Proof in KTB (modal logic) using KTB and propositional logic

Question

I am trying to prove that $\neg \lozenge p$ from $\square (p \rightarrow q)$ and $\lozenge \square \neg q$ using only the axioms in KTB and propositional logic. I can prove using tableux, but not synthetically. Can you help me? Thank you.

UPDATE: Actually, you need B and 4 in order to make this proof. But you can prove in KTB from the premise $\square (p \rightarrow \square q)$.

Answer 1

This formula is invalid in KTB. To see this take three worlds 0,1,2 s.t. $P$ holds at 1, $\Box \neg Q$ holds at 2, but there is no way for 2 to access 1 without transitivity. This is a full counter-model:

Worlds: {0,1,2}

@: 0

P: {1}

Q: {1}

R: {(0,1),(0,2),(0,0),(1,1),(2,2),(1,0),(2,0)}

Answer 2

Restating, we want to show: $$\Bigg[\bigg[\square(p\to q)\bigg]\wedge \bigg[\Diamond\square \neg q\bigg]\Bigg]\vdash_{\Lambda} \bigg[\neg \Diamond p\bigg].$$

Where deduction is in $\Lambda := \langle KTB\cup PL\rangle$

$(K)$: $\text{ }\text{ }\text{ }\text{ }\text{ }\text{ }\square(p\to q)\to (\square p \to \square q)$

$(T)$: $\text{ }\text{ }\text{ }\text{ }\text{ }\text{ }p\to \Diamond p$

$(B)$: $\text{ }\text{ }\text{ }\text{ }\text{ }\text{ }p\to \square \Diamond p$

$(Dual)$: $\text{ }\text{ }\text{ }\text{ }\text{ }\text{ }\Diamond p \leftrightarrow \neg \square \neg p$

$(Modus\_Ponens)$: $\text{ }\text{ }\text{ }\text{ }\text{ }\text{ }[(\varphi\in \Lambda)\wedge (\varphi\to \psi\in \Lambda)]\implies (\psi \in \Lambda)$

$(Uniform\_Substitution)$: $\text{ }\text{ }\text{ }\text{ }\text{ }\text{ }(\varphi \in \Lambda)\implies (\varphi[..subs..]\in \Lambda)$

$(Generalization)$: $\text{ }\text{ }\text{ }\text{ }\text{ }\text{ }(\varphi\in \Lambda) \implies (\square \varphi\in \Lambda)$

---

---

$\underline{\text{Proof:}}$

$0:\text{ }\square(p\to q)\text{ }\text{ }\text{ }$ (Hyp)

$1:\text{ }\Diamond\square \neg q\text{ }\text{ }\text{ }$ (Hyp)

---

$2:\text{ }\square(\neg q \to \neg p)\text{ }\text{ }\text{ }(\text{Contrapositive (0)})$

$3:\text{ }\square(\neg q \to \neg p) \to \big(\square \neg q \to \square \neg p\big)\text{ }\text{ }\text{ }(\text{Unif.
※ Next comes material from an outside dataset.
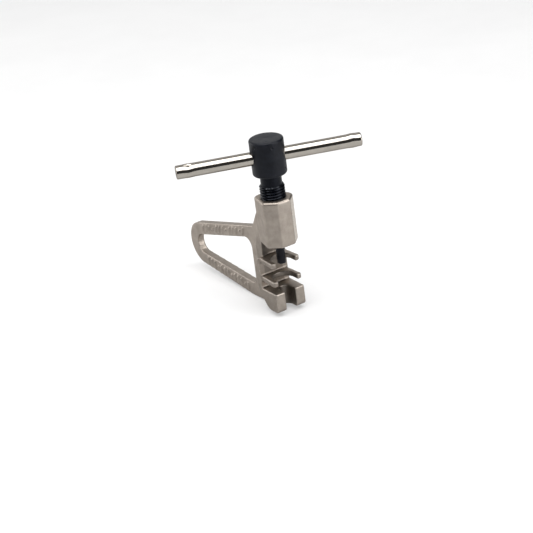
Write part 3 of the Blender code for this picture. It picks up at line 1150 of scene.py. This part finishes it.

Sub (2) into (K))}$

$4:\text{ }\square \neg q \to \square \neg p\text{ }\text{ }\text{ }(M.P.(2,3))$

---

$5-6:\text{ }\neg \square \Diamond q \to \neg q\text{ }\text{ }\text{ }(\text{Contrapositive of (B) with Sub.})$

$7:\text{ }\neg \square \Diamond q\text{ }\text{ }\text{ }(\text{Dual of (1)})$

$8:\text{ }\neg q\text{ }\text{ }\text{ }(\text{M.P.(7,6)})$

$9: \text{ }\square \neg q\text{ }\text{ }\text{ }(\text{Generalize (8)})$

$10:\text{ }\square \neg p\text{ }\text{ }\text{ }(\text{M.P.(9,4)})$

$11:\neg \Diamond p\text{ }\text{ }\text{ }(\text{Dual of (10)})\text{ } \blacksquare$


My reference is Modal Logic by Blackburn et al. (Ch.4, ~pg.190)